# 2D kinematic problem: Tennis serve

1. Mar 19, 2017

### williamwong0402

1. The problem statement, all variables and given/known data
Serving at a speed of 170 km/h a tennis player hits the ball at a height of 2.5 m and an angle θ below the horizontal. The service line is 11.9 m from the net, which is 0.91 m high. What is the angle θ such that the ball just crosses the net? Will the ball land in the service box, whose out line is 6.40 m from the net? [ANS: 6. 1°]

2. Relevant equations
Vy2=Voy2-g(y-y0)
y=y
0+½(Vy+V0y)t
x=x0+V0xt

3. The attempt at a solution
http://blob:https://www.physicsforums.com/e28d4bae-4e89-4ed3-a5bb-353215f729f5 [Broken]

Please let me know what is the problem in the solution.
i don't know how to find the answer [6.1°]

Last edited by a moderator: May 8, 2017
2. Mar 19, 2017

### lewando

v = 170 km/h or m/s?

3. Mar 19, 2017

### hndalama

how did you get t=0.534s? as far as I can tell, time is unknown?

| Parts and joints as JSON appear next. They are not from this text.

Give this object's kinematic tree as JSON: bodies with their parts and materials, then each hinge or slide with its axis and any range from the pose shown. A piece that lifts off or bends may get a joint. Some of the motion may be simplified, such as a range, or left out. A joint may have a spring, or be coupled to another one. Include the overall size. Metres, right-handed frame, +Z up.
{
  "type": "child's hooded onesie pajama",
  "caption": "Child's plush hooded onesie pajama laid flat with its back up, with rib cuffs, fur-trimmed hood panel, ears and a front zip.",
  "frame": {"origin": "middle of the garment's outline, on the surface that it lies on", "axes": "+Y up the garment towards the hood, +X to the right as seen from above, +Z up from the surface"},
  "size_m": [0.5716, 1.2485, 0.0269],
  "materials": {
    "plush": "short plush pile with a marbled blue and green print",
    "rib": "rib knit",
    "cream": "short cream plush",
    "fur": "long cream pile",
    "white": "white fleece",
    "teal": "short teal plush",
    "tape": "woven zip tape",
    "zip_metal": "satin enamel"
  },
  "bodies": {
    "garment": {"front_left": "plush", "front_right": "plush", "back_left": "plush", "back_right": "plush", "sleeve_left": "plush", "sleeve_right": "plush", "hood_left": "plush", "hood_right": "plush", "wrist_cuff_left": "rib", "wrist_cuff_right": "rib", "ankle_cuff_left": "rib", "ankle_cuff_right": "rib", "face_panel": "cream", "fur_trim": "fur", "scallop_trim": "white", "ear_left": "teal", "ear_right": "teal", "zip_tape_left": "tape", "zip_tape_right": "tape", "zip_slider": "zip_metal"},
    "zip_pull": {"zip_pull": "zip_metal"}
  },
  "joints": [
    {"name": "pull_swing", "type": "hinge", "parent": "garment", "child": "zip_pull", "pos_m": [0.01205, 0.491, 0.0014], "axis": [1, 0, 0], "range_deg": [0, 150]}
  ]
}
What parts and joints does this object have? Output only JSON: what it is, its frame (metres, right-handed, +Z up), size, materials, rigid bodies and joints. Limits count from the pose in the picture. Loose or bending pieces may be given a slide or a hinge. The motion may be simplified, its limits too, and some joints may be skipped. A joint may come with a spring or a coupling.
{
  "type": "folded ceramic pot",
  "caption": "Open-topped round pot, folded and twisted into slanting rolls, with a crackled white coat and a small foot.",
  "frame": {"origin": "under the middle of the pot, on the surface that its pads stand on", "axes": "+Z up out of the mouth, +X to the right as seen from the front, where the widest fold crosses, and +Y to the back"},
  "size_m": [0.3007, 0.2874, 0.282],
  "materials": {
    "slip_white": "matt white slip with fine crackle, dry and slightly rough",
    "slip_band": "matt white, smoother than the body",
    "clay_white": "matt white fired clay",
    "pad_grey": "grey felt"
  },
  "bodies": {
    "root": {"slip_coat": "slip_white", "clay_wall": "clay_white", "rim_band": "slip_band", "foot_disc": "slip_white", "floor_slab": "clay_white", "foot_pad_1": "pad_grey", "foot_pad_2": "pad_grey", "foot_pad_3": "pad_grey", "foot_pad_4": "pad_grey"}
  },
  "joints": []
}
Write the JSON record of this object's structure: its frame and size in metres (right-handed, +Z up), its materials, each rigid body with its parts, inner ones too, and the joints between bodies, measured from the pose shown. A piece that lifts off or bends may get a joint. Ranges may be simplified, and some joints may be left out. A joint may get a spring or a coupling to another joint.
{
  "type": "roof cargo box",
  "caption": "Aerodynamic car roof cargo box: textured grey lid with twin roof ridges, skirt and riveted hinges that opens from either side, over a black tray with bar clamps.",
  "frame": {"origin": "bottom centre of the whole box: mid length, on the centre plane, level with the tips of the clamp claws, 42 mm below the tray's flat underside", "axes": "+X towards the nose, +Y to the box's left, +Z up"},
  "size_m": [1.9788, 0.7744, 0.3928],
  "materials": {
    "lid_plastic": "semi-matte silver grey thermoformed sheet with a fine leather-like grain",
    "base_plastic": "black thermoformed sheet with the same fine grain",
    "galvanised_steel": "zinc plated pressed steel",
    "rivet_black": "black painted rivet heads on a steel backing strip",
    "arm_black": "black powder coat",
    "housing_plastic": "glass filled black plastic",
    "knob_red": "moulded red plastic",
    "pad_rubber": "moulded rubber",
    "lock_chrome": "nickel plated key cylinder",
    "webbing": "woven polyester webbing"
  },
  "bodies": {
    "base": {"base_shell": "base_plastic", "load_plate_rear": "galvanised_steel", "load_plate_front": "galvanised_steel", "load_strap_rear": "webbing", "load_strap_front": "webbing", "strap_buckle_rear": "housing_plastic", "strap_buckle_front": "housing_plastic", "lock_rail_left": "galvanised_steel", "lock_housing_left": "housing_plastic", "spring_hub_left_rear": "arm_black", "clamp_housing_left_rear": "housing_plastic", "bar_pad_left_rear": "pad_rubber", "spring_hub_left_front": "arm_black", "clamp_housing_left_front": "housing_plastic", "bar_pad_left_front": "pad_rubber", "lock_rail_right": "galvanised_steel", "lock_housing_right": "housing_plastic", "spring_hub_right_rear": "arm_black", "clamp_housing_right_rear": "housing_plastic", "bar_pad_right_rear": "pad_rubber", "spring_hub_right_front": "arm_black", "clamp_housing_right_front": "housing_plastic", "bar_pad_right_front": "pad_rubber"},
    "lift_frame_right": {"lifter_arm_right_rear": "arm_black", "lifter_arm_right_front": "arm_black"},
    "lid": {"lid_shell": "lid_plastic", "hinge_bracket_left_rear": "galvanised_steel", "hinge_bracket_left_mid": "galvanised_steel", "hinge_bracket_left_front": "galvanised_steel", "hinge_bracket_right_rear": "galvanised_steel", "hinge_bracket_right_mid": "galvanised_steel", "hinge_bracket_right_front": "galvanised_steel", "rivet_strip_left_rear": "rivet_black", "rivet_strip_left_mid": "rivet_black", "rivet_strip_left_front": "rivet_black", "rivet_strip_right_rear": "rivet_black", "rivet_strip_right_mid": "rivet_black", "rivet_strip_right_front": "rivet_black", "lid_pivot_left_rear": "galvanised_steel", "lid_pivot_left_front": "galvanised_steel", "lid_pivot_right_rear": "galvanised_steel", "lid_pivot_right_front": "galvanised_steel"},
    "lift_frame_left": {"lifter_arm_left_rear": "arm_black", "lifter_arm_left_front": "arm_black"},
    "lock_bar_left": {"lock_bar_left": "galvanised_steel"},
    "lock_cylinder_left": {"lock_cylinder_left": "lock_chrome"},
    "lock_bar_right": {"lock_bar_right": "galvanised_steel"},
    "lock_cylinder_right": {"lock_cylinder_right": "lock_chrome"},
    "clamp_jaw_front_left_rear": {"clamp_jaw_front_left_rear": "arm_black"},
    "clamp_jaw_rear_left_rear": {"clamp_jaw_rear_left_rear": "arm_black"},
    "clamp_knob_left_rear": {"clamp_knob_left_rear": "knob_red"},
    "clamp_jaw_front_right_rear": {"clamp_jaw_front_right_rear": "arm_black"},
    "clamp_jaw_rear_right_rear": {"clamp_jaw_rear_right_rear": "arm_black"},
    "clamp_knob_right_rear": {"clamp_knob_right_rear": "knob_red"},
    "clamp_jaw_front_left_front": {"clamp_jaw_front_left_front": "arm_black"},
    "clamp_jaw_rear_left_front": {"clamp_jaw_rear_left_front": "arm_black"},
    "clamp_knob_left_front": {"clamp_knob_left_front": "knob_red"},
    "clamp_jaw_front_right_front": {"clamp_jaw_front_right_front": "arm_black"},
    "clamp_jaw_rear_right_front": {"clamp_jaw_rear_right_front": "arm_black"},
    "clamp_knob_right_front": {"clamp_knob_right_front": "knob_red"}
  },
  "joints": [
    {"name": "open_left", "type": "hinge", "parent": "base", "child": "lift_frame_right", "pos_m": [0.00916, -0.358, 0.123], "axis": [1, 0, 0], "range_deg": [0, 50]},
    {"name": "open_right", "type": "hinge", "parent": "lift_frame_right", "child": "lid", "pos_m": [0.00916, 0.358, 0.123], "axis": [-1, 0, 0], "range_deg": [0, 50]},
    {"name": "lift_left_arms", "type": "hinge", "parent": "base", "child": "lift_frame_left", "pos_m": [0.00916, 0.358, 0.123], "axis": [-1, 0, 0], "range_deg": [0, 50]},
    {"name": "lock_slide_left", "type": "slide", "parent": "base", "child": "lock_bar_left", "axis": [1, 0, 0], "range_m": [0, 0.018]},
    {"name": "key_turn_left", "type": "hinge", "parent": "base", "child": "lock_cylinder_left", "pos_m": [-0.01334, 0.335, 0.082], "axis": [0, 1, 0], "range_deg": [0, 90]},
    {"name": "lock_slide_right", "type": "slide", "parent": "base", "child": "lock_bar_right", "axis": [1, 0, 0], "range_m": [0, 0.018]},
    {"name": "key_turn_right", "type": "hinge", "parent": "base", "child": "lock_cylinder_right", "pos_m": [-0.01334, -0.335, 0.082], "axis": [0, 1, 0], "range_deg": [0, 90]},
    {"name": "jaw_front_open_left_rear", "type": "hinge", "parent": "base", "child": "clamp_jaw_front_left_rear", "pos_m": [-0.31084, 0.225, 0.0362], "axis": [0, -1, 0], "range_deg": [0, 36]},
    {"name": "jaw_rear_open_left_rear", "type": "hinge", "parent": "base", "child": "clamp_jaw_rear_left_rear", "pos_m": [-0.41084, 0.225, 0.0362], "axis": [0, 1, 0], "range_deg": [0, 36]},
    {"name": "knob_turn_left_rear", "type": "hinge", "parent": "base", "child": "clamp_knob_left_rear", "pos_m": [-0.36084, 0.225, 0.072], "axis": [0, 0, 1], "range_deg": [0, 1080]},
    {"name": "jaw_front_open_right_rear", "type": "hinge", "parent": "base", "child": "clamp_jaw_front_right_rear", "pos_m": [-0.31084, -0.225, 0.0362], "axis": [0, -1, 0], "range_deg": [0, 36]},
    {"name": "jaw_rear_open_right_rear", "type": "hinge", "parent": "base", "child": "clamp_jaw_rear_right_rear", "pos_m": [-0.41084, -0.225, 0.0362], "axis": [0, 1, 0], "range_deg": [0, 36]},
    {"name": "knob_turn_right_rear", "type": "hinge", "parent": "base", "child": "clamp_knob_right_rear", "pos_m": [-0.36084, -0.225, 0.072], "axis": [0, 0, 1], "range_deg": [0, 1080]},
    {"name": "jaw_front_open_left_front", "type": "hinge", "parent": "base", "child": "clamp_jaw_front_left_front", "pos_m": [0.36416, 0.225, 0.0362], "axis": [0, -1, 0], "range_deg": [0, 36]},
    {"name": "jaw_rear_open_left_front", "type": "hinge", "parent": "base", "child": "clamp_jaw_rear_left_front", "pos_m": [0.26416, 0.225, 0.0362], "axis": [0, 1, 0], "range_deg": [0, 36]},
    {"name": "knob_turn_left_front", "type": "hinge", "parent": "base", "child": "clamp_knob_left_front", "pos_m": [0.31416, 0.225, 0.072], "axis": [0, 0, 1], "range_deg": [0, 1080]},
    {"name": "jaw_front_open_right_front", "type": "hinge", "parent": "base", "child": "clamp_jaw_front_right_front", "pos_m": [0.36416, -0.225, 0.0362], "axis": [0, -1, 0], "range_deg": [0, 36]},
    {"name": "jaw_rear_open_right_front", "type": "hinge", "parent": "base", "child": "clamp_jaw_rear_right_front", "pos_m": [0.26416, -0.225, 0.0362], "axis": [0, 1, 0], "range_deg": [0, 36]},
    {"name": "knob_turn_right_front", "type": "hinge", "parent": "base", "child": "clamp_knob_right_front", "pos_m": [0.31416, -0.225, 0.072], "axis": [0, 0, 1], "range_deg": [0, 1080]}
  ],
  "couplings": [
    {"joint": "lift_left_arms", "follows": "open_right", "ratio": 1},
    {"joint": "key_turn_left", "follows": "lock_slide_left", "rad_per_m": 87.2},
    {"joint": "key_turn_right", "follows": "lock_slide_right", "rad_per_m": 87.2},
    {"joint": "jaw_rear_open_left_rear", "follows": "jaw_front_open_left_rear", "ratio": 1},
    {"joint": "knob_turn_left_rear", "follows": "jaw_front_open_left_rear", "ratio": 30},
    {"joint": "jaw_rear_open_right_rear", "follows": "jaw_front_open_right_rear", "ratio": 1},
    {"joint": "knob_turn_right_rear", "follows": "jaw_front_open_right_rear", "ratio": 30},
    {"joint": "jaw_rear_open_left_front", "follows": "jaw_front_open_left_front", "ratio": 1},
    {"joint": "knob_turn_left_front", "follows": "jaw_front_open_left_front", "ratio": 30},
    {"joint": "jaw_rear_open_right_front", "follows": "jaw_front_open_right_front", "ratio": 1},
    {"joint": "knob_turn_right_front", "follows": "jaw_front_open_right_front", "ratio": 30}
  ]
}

you need to convert 170km/h into m/s.

from step 1, it looks like you've made the assumption that vfy=0, but there is no reason to think that the ball would have 0 velocity by the time it got to the net or floor.
Did you post a second picture below the first one that shows step 1? If you did, it's not showing, perhaps try posting it again.

Last edited: Mar 19, 2017
4. Mar 19, 2017

### williamwong0402

yes , i made a mistake , it is 170km/h

5. Mar 19, 2017

### williamwong0402

the given has X=11.9m /Y=1.4m / V=170km/h g=-9.81
i don't know how can find y0y or t
i didn't, just one picture

6. Mar 19, 2017

### hndalama

The question is asking us to solve for θ.
First I would convert the velocity 170km/h to m/s, then resolve this into its horizontal and vertical components. They will be in terms of θ.
Then use kinematic equations and the given information to derive an equation in terms of θ. Then the plan is to solve for θ.

Last edited: Mar 19, 2017
7. Mar 19, 2017

### haruspex

Is that supposed to be 2.5m-0.91m?

8. Jun 17, 2017

### midgic

I'm wondering about this question also. It's a question from the OpenStax AP Physics textbook. I have two equations with two unknowns (theta and t) and I'm not sure how to proceed.

9. Jun 17, 2017

### haruspex

I can neither verify your equations nor suggest how to proceed without seeing them.

10. Jun 17, 2017

### midgic

The initial velocity is 47.2 m/s

y-component: $$0.91 = 2.5 - 47.2*sin(\theta)*t - 4.9*t^2$$

x-component: $$11.9 = 47.2*cos(\theta)*t$$

So, we have two equations and two unknowns (theta and t), but I don't see how to proceed from here.
I would appreciate any help. Thanks a lot.

11. Jun 17, 2017

### haruspex

You can use the standard procedure for solving simultaneous equations: use one equation to express one unknown in terms of the other and use that to substitute for that first unknown in the other equation.
You have two equations to choose from for that first step, and two choices of which way to do the substitution. One of the four choices is easier than the others.

12. Jun 17, 2017

### midgic

Thanks a lot for your reply. This is what I tried:

$$t = \frac{11.9}{47.2*cos(\theta)}$$

$$0.91 = 2.5 - 11.9*tan(\theta) - \frac{4.9*(11.9)^2}{(47.2*cos(\theta))^2}$$

But I'm not sure how to solve the final equation for theta.

13. Jun 17, 2017

### haruspex

Good choices.
Next, it helps to know the quadratic relationship between tan and sec.

14. Jun 17, 2017

### midgic

Oh, thanks for pointing this out. Then I think I can put the equation in this form:

$$a*tan^2(\theta) + b*tan(\theta) + c = 0$$

Then I would use the quadratic formula to solve for tan(theta)?
Is this the standard way to solve a question like this?
Is there not a simpler way to find theta and time t?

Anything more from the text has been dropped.